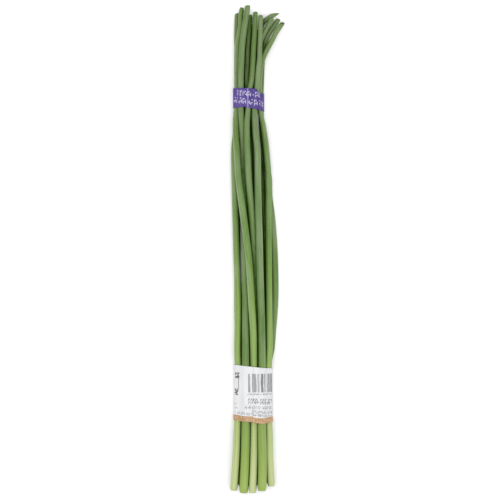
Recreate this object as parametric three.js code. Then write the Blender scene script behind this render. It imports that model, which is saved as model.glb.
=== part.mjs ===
// A bunch of garlic sprouts, the cut flower stalks of garlic, lying on a table.
// Thirteen stalks lie side by side in three loose rows. A wide printed label is wrapped
// round them near their butts, and a narrow tape near their tips.
// Lengths are in millimetres. +Y runs from the butts to the tips, and +Z is up.
import * as THREE from "three";
import { mergeVertices } from "three/addons/utils/BufferGeometryUtils.js";

// Driving sizes.
const LABEL = { name: "label_wrap", from: -163.2, to: -109.6, film: 0.6, lean: 1.8 };
const TAPE = { name: "tape_band", from: 133.4, to: 151.8, film: 0.6, lean: 3.6 };
const LABEL_SLANT = -0.092;
const TAPE_DROP = [-2.5, 5.5]; // the tape drops by its lean between these places across
const WRAP_GAP = 0.3; // between a wrap's inner face and the stalks
const WRAP_DIRECTIONS = 48;
const PRESSED_FLAT = 0.3; // what lies this close to the table is flat on it
const TABLE_GAP = 0.15; // between the table and a stalk outside the wraps
const STALK_GAP = 0.34; // between two stalks, centre lines taken as straight from ring to ring
const WRAP_REACH = 10; // how far past its edge a wrap still holds the stalks up

// A stalk's radius at these places along the bunch, before its own girth is applied.
const GIRTH_PLACES = [-229, -164, -108, 0, 90, 132, 153, 197, 222];
const GIRTH_RADII = [3.3, 3.22, 3.15, 3.15, 2.95, 2.44, 2.37, 2.37, 2.25];
// Between these places a stalk takes on the girth of its butt, and of its tip.
const BUTT_GIRTH = [-190, -115];
const TIP_GIRTH = [TAPE.to, 175];
const SIDES = 10;
const STATION_STEP = 8; // between the rings where a stalk bends
const PLAIN_RINGS = 2; // where it is nearly straight, one station in this many gets a ring
const BENDS_FROM = 120; // beyond here every station gets a ring
const CUT_BEVEL = 0.5; // the softened edge of a cut end
const CUT_STEPS = [0, 0.5, 0.7]; // how far a cut end's rings stand out: its edge, face and middle

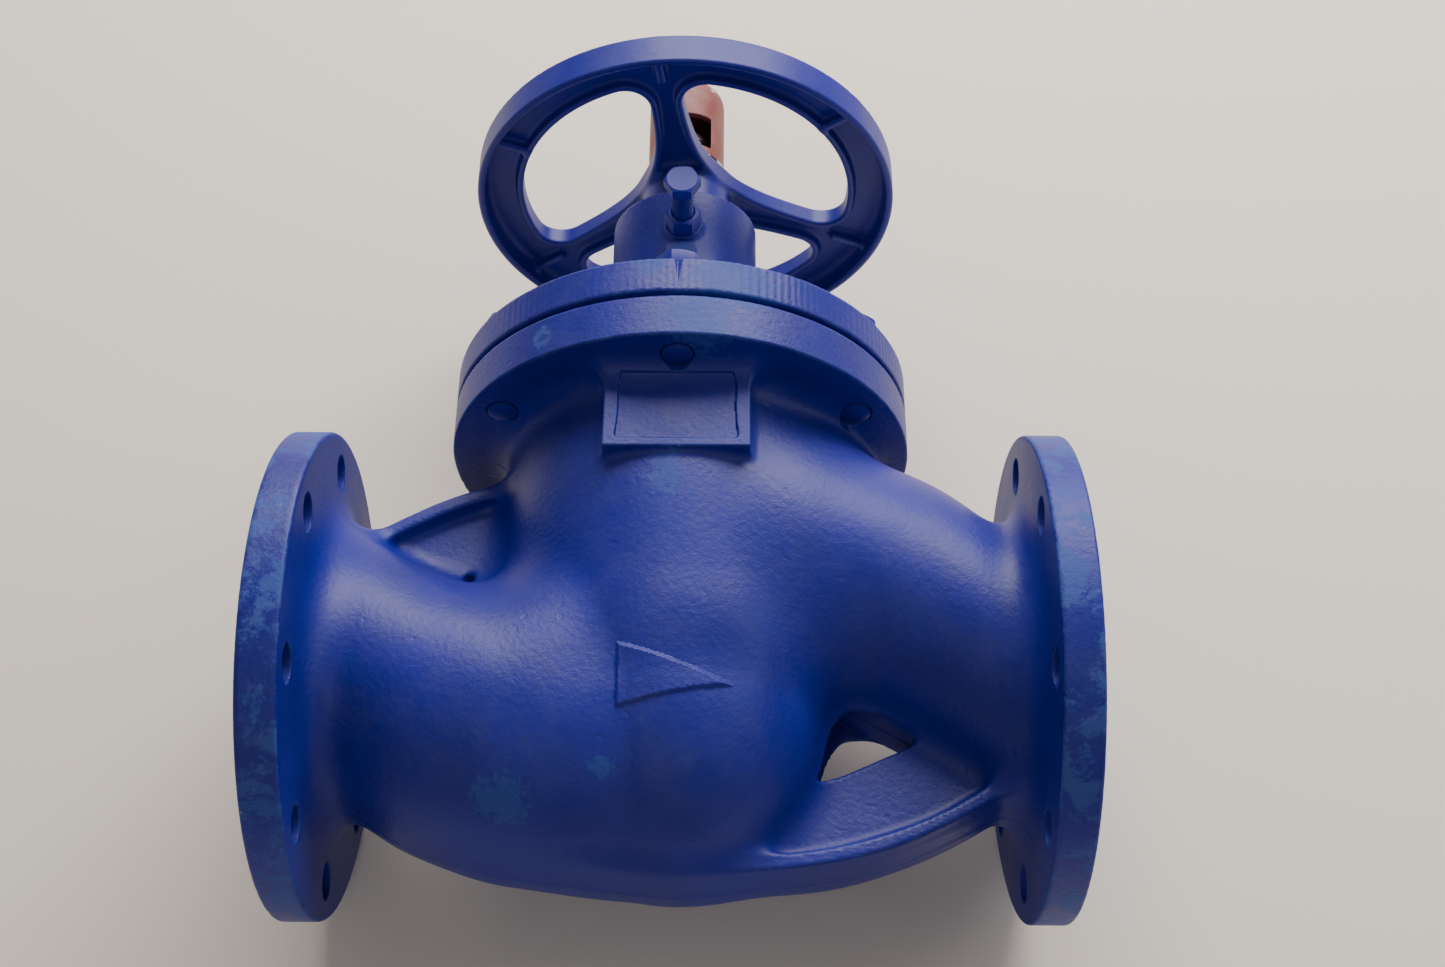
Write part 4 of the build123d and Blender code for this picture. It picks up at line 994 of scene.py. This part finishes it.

********

Reproduce all the records precisely.

### Response to the exercise
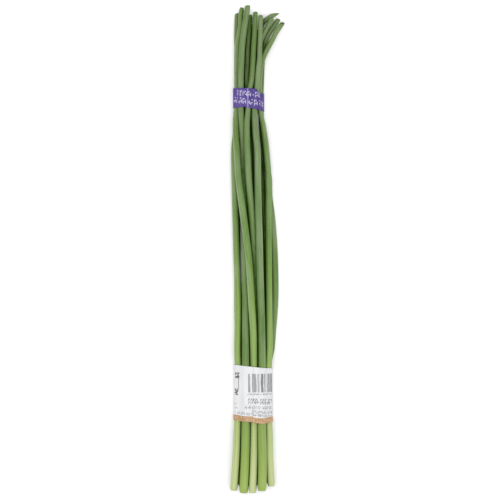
Recreate this object as parametric three.js code. Then write the Blender scene script behind this render. It imports that model, which is saved as model.glb.
=== part.mjs ===
// A bunch of garlic sprouts, the cut flower stalks of garlic, lying on a table.
// Thirteen stalks lie side by side in three loose rows. A wide printed label is wrapped
// round them near their butts, and a narrow tape near their tips.
// Lengths are in millimetres. +Y runs from the butts to the tips, and +Z is up.
import * as THREE from "three";
import { mergeVertices } from "three/addons/utils/BufferGeometryUtils.js";

// Driving sizes.
const LABEL = { name: "label_wrap", from: -163.2, to: -109.6, film: 0.6, lean: 1.8 };
const TAPE = { name: "tape_band", from: 133.4, to: 151.8, film: 0.6, lean: 3.6 };
const LABEL_SLANT = -0.092;
const TAPE_DROP = [-2.5, 5.5]; // the tape drops by its lean between these places across
const WRAP_GAP = 0.3; // between a wrap's inner face and the stalks
const WRAP_DIRECTIONS = 48;
const PRESSED_FLAT = 0.3; // what lies this close to the table is flat on it
const TABLE_GAP = 0.15; // between the table and a stalk outside the wraps
const STALK_GAP = 0.34; // between two stalks, centre lines taken as straight from ring to ring
const WRAP_REACH = 10; // how far past its edge a wrap still holds the stalks up

// A stalk's radius at these places along the bunch, before its own girth is applied.
const GIRTH_PLACES = [-229, -164, -108, 0, 90, 132, 153, 197, 222];
const GIRTH_RADII = [3.3, 3.22, 3.15, 3.15, 2.95, 2.44, 2.37, 2.37, 2.25];
// Between these places a stalk takes on the girth of its butt, and of its tip.
const BUTT_GIRTH = [-190, -115];
const TIP_GIRTH = [TAPE.to, 175];
const SIDES = 10;
const STATION_STEP = 8; // between the rings where a stalk bends
const PLAIN_RINGS = 2; // where it is nearly straight, one station in this many gets a ring
const BENDS_FROM = 120; // beyond here every station gets a ring
const CUT_BEVEL = 0.5; // the softened edge of a cut end
const CUT_STEPS = [0, 0.5, 0.7]; // how far a cut end's rings stand out: its edge, face and middle

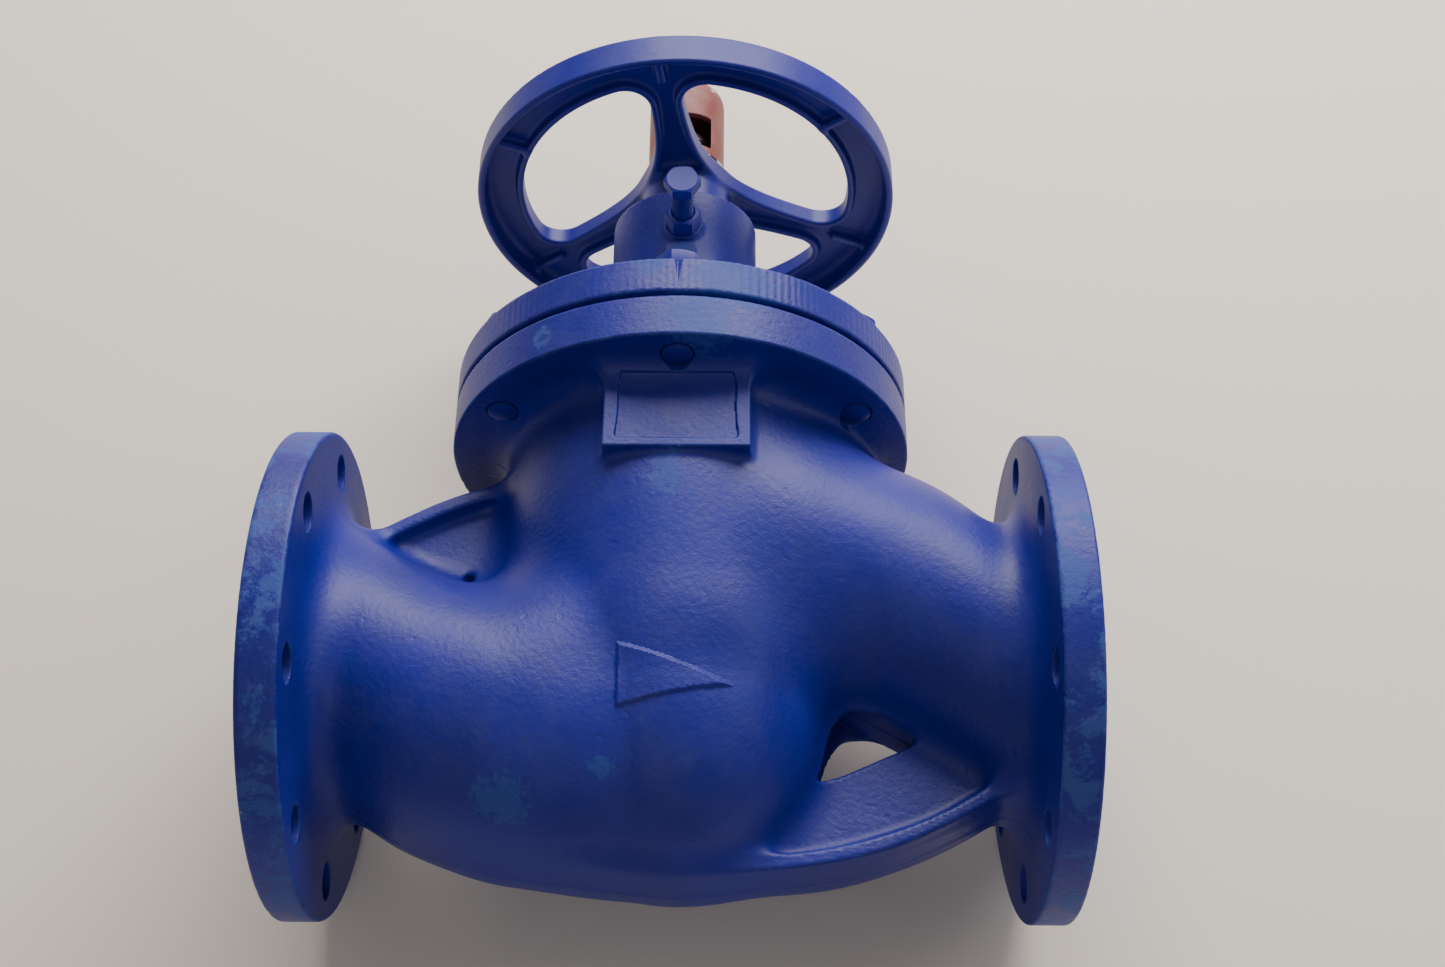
Write part 4 of the build123d and Blender code for this picture. It picks up at line 994 of scene.py. This part finishes it.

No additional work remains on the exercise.